I have the following question from a stats course about binomial distribution:

A multiple choice test has 10 questions, each with 5 possible answers, only one of which is correct. A student who did not study is absolutely clueless, and therefore uses an independent random guess to answer each of the 10 questions.

Here, $$X$$ is the binomial random variable equal to the number of right answers. $$n = 10$$ and $$p = 0.2$$. I am struggling to work my intuition about a specific case. We have,

• Probability that at least one answer is correct is:

$$P(X\ge1) = 1 - P(X=0)$$ $$= 1 - 0.8^{10}$$ $$= 0.892$$

• Probability that the student will get at most 4 questions right: $$P(X\le4) = P(X = 0) + P(X = 1) + P(X = 2) + P(X = 3) + P(X = 4)$$ $$= 0.967$$

What I don't quite understand is, why does the first case have a lower probability that the second case? Isn't the first case relatively more inclusive (larger cardinality of events) and thus have a higher chance of occurring than the second case?

• The first excludes $P(X \le 0)$ while the second excludes $P(X \ge 5)$. Knowing $E[X]=2$, it is not particularly surprising that $P(X \le 0) > P(X \ge 5)$ – Henry Apr 23 at 16:14

The two events $$X \ge 1$$ and $$X \le 4$$ are not nested. That is to say, the first event excludes $$X = 0$$ and includes $$X > 4$$, whereas the second includes $$X = 0$$ and excludes $$X > 4$$. The set of outcomes these events have in common is $$1 \le X \le 4$$.
\begin{align*} \Pr[X = 0] &\approx 0.107374 \\ \Pr[1 \le X \le 4] &\approx 0.859832 \\ \Pr[5 \le X \le 10] &\approx 0.0327935. \end{align*}
Thus, the reason why the first probability is smaller than the second is because the event $$X = 0$$ is more likely than $$5 \le X \le 10$$; and this makes sense because with only a $$1/5$$ probability of answering a given question correctly, it is highly improbable to answer many of them correctly by random chance.
It can help to imagine what happens in limit case.

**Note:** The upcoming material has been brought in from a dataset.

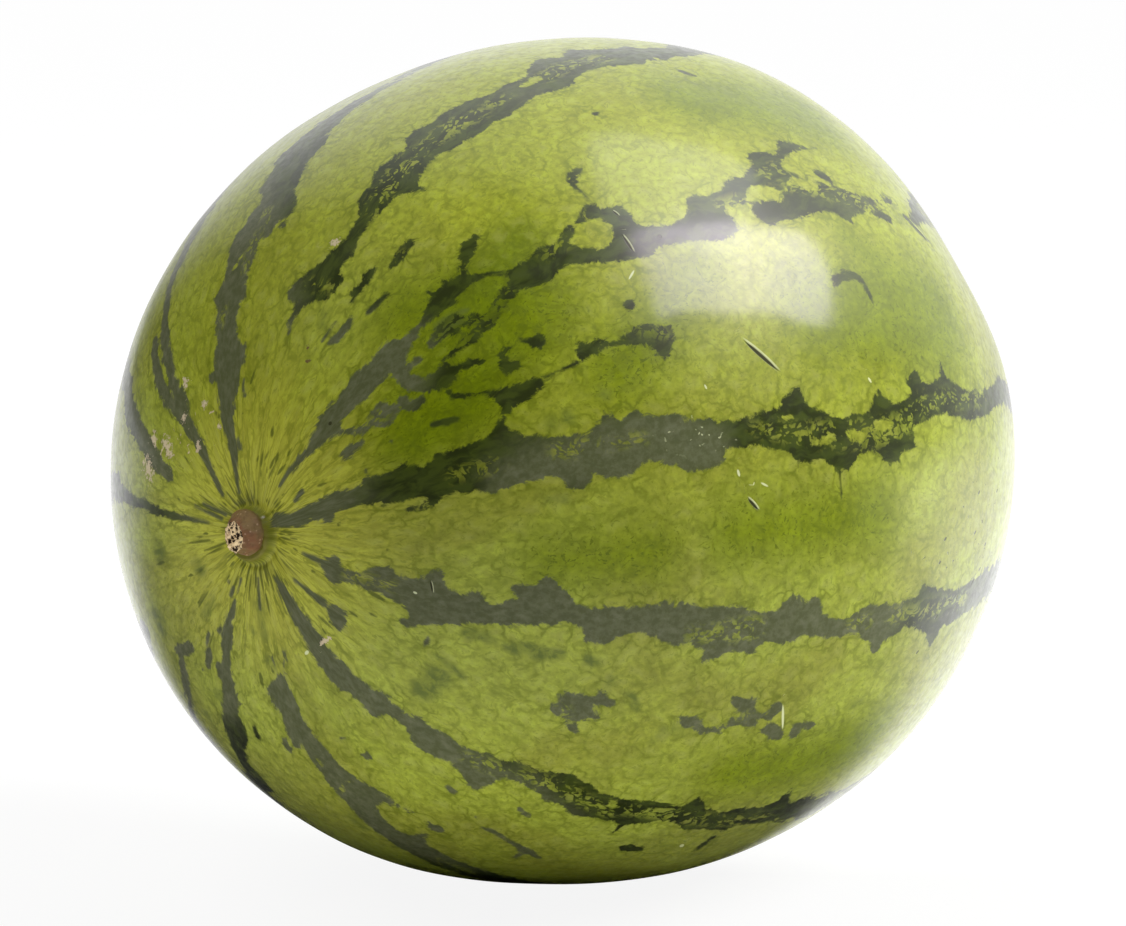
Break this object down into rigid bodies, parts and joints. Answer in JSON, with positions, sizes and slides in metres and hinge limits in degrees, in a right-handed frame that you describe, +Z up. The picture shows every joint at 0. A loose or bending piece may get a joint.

If number of possible answers is very large, it's almost impossible to get even a single one right - so $$P(X \geqslant 1)$$ will be approximately $$0$$. And simultaneously it will be almost certain that student will not get more then $$4$$ answers right, so $$P(X \leqslant 4)$$ will be approximately $$1$$.
Sure at the first case you add more probabilities. But you have to regard the sknewness of the distribution as well. Almost the whole mass of the distribution is conentrated on $$P(X\leq 4)$$. Especially $$P(X=0)$$ is larger than $$P(X\geq 5)$$